What does your simulation say?

Klaus

In my Simulation Current through R0010 is 385uA, R0011 is 380uA

 

[KlausST]

Hi,

In my Simulation Current through R0010 is 385uA, R0011 is 380uA

makes no sense. Show your simulation.

Klaus

 

[stenzer]

Hi,
to be more exact:
tau = ((R0010 || R0011) + R0012) * C0016
(C of zener and C of microcontroller input may be ignored because they should be well below C0016 tolerance)

Thank you for pointing this out, as it might be of concerne for non-static measurements.

 

[AbhinavRajan]

Hi,


makes no sense. Show your simulation.

Klaus

Sorry my bad. I turned up to voltage to 36V and told the current to be around 385uA and 380uA.

For 24V,

the currents are 256.77uA, 253.81uA and through R0012 is 2.93uA

 

[stenzer]

I get almost the same results obtained by a LTspice simulation: I_R0010 = 257.00632 µA, I_R0011 = 254.3898 µA and I_R0012 = 2.6165064 µA.

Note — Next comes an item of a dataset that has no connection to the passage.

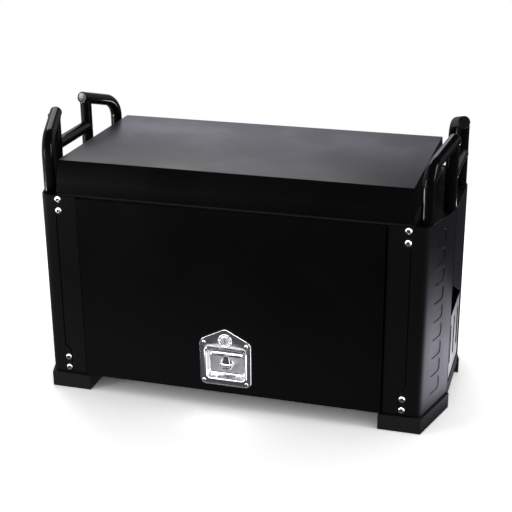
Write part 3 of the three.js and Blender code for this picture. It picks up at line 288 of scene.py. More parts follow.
link(sheet_edges, product(sheet_edges, on_edge, rubbed), group_out.inputs["Wear"])

orange_peel, group_in, group_out = new_group(
    "orange_peel",
    [("Scale", "NodeSocketFloat", 900.0), ("Cloud Scale", "NodeSocketFloat", 7.0)],
    [("Height", "NodeSocketFloat"), ("Clouds", "NodeSocketFloat")],
)
link(orange_peel, noise(orange_peel, group_in.outputs["Scale"], 3.0), group_out.inputs["Height"])
clouds = smooth_range(orange_peel, noise(orange_peel, group_in.outputs["Cloud Scale"], 3.0), 0.35, 0.65)
link(orange_peel, clouds, group_out.inputs["Clouds"])

settled_dust, group_in, group_out = new_group(
    "settled_dust",
    [("Scale", "NodeSocketFloat", 30.0)],
    [("Dust", "NodeSocketFloat")],
)
geometry = settled_dust.nodes.new("ShaderNodeNewGeometry")
facing_up = smooth_range(settled_dust, axes_of(settled_dust, geometry.outputs["Normal"])["Z"], 0.3, 1.0)
specks = smooth_range(settled_dust, noise(settled_dust, group_in.outputs["Scale"], 6.0), 0.5, 0.8)
link(settled_dust, product(settled_dust, facing_up, specks), group_out.inputs["Dust"])


def place_group(tree, group, **values):
    node = tree.nodes.new("ShaderNodeGroup")
    node.node_tree = group
    for name, value in values.items():
        node.inputs[name.replace("_", " ").title()].default_value = value
    return node


def mix_colour(tree, factor, first, second):
    node = value_node(tree, "ShaderNodeMix", data_type="RGBA")
    for socket, value in zip((node.inputs[0], node.inputs[6], node.inputs[7]), (factor, first, second)):
        feed(tree, value, socket)
    return node.outputs[2]


def new_material(name):
    material = bpy.data.materials.new(name)
    material.use_nodes = True
    tree = material.node_tree
    return material, tree, tree.nodes["Principled BSDF"]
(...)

But the voltages before and after R0012 are 2.9254827 V and 2.8953929 V. So far away from the values you are mentioned. The power dissipaed by R0012 is 78.7303 nW.

greets

- - - Updated - - -

I used the BZX84C5V1 spice model provided by NXP/nexperia.

 

[std_match]

A zener diode is not a good way to prevent current from going into a pin. The "knee" is not sharp enough.
You will either affect the "normal" voltage or get unwanted current in the uC internal protection diodes.
It is better to use a dual Schottky diode like BAT54S or BAS40-04, with the "ends" connected to VCC and GND.

A normal digital I/O pin has similar protection diodes internally, but with a higher forward voltage. It is often OK to use them for overvoltage protecion if the series resistance is high enough.
Read the "absolute maximum" part of the uC data sheet.

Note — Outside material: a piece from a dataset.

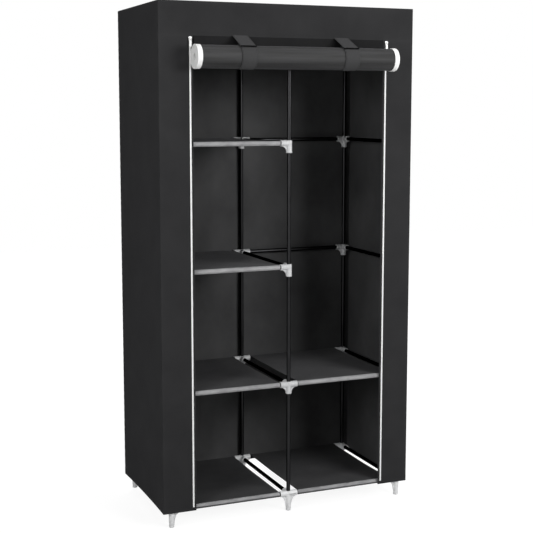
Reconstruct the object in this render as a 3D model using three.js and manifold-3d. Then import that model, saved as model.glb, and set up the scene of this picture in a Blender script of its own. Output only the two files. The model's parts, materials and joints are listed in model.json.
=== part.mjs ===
// Portable fabric wardrobe: a frame of thin steel tubes pushed into moulded connectors, cloth shelves
// sleeved onto its front and back tubes, and a zipped cloth cover whose door is rolled up and strapped.
// Millimetres, +Z up, the front faces -Y, and the origin is on the floor at the middle of the whole outline.

import * as THREE from "three";
import { mergeVertices } from "three/addons/utils/BufferGeometryUtils.js";
import Module from "manifold-3d";

const wasm = await Module();
wasm.setup();

// Cover
const coverWidth = 880;
const coverDepth = 450;
const coverHeight = 1657;
const hemHeight = 50;
const clothThickness = 1;
const headerHeight = 104;
const stileWidth = 111;

// Play in the assembly
const fitGap = 0.3;
const seamGap = 0.3;
const cutOverrun = 1;

// Tube frame: where its posts stand inside the cover, and the height of each level
const tubeRadius = 6.5;
const tubeWall = 0.6;
const sideInset = 32;
const frontInset = 15;
const footHeight = 58;
const firstStorey = 372;
const secondStorey = 390;
const thirdStorey = 401;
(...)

In this case, I think R0010 and R0011 are enough to protect the pin. R0012 and D0005 are not needed.

Watch out if you want to protect analog input pins. Current through the internal protection diodes can affect the voltage on adjacent analog input pins.
I recommend the dual Schottky protection in such cases, if you need accurate analog reading on one pin while another has overvoltage.